Behavioral Finance
O- Options :
O - Overconfidence
M - Mental Accounting
- People separate related decions
- Rather than netting gains/losses, they set up mental accounts.
- View decisions, related to one another, individually.
- Make sub-optimal decisions.
Eg. Credit Card. Savings Ac.
M - Myopic Loss Aversion
- Research - people less risk averse - when facing a multi period series of gambles.
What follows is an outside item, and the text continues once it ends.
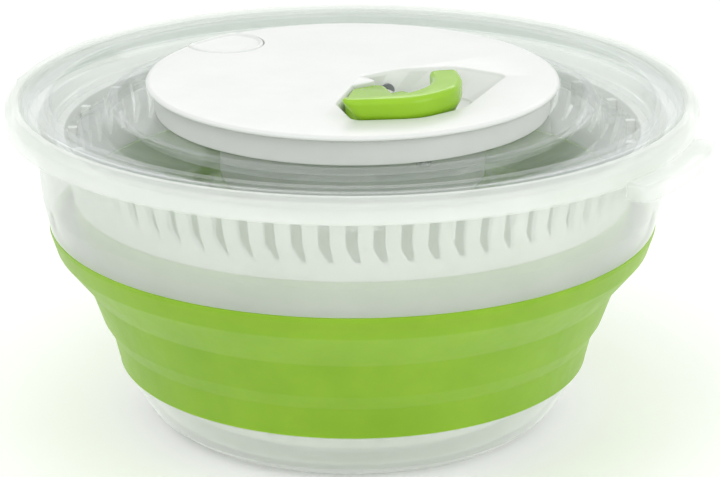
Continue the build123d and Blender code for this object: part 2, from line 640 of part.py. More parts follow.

Frequency of choice, length of reporting period will be influential.
- Less risk averse when faced with repeated gambles vs a single gamble.
- Investor-recognise inv. strategy - repeated short term gambles - long term view- less risk averse vs short term gamble, short term view.
F - Framing
- Words in a question - Impact on decions
- One word or two changed - profound effect on responses
P - Prospect Theory
- How people made decisions when faced with gain/loss.
- People - risk averse - when facing the prospect of making a gain.
- Risk - seeking when facing the prospect of making a loss.
- Loss in value from a loss is twice as much as the gain in value from the same monetary gain.
E - Estimating
Probabilities
A- Anchoring
- Anchor - initial idea from past experience or expertise
- Start with an anchor and then adjust the anchor to arrive at final judgement.
- Effects are pervasive, robust, even when people know when their anchor is ridiculous.
Hindsight Bias
- Events happened - will be thought as predictable
- Events didn't happen - thought as having been unlikely to happen
Confirmation Bias
- Look evidence - confirms their POV
- Faced with difficult decision - Looks for data which supports view and dismiss data which doesn't
Primary effect
People more likely to choose first option presented.
Recency effect
- Final option presented may be preferred.
- Time gap between presentation of options/decisions may influence this dichotomy.
Middle option
Studies suggest people tend to choose intermediate option than one at either end.
Complexity
- Greater range of options discourage decision making
- Higher probability attributed to limited options presented.
Status Quo Bias
People have marked preference for keeping things as they are.
Regret Aversion
- By retaining existing arrangements people minimise the possibility of regret. (Avoid pain associated with feeling responsible for a loss)
Ambiguity aversion
- People prepared to pay premium for rules or to remove ambiguity.
- Pay for further information that reduces the degree of uncertainty faced.
Availability bias
- People can be influenced by the ease with which something can be brought to the mind.
- Can lead to biased judgements as examples of one event are inherently more difficult to imagie than others.
- Eg. Car crashes, Cancer.
Representative Heuristics
- People find more probable that which find easier to imagine.
- As the amount of detail increases the apparent likelihood may increase (though true prob. may decrease steadily)
- Extra detail makes scenario more believable, so people think it's likely (which may not be true).
Dislike of -ve events
- Valence of outcome (i.e. degree to which it's considered -ve)has an enormous impact on the probability estimates and it's likely occurrence.
- Studies show that individuals are prone to underestimate the probability that a -ve event may occur.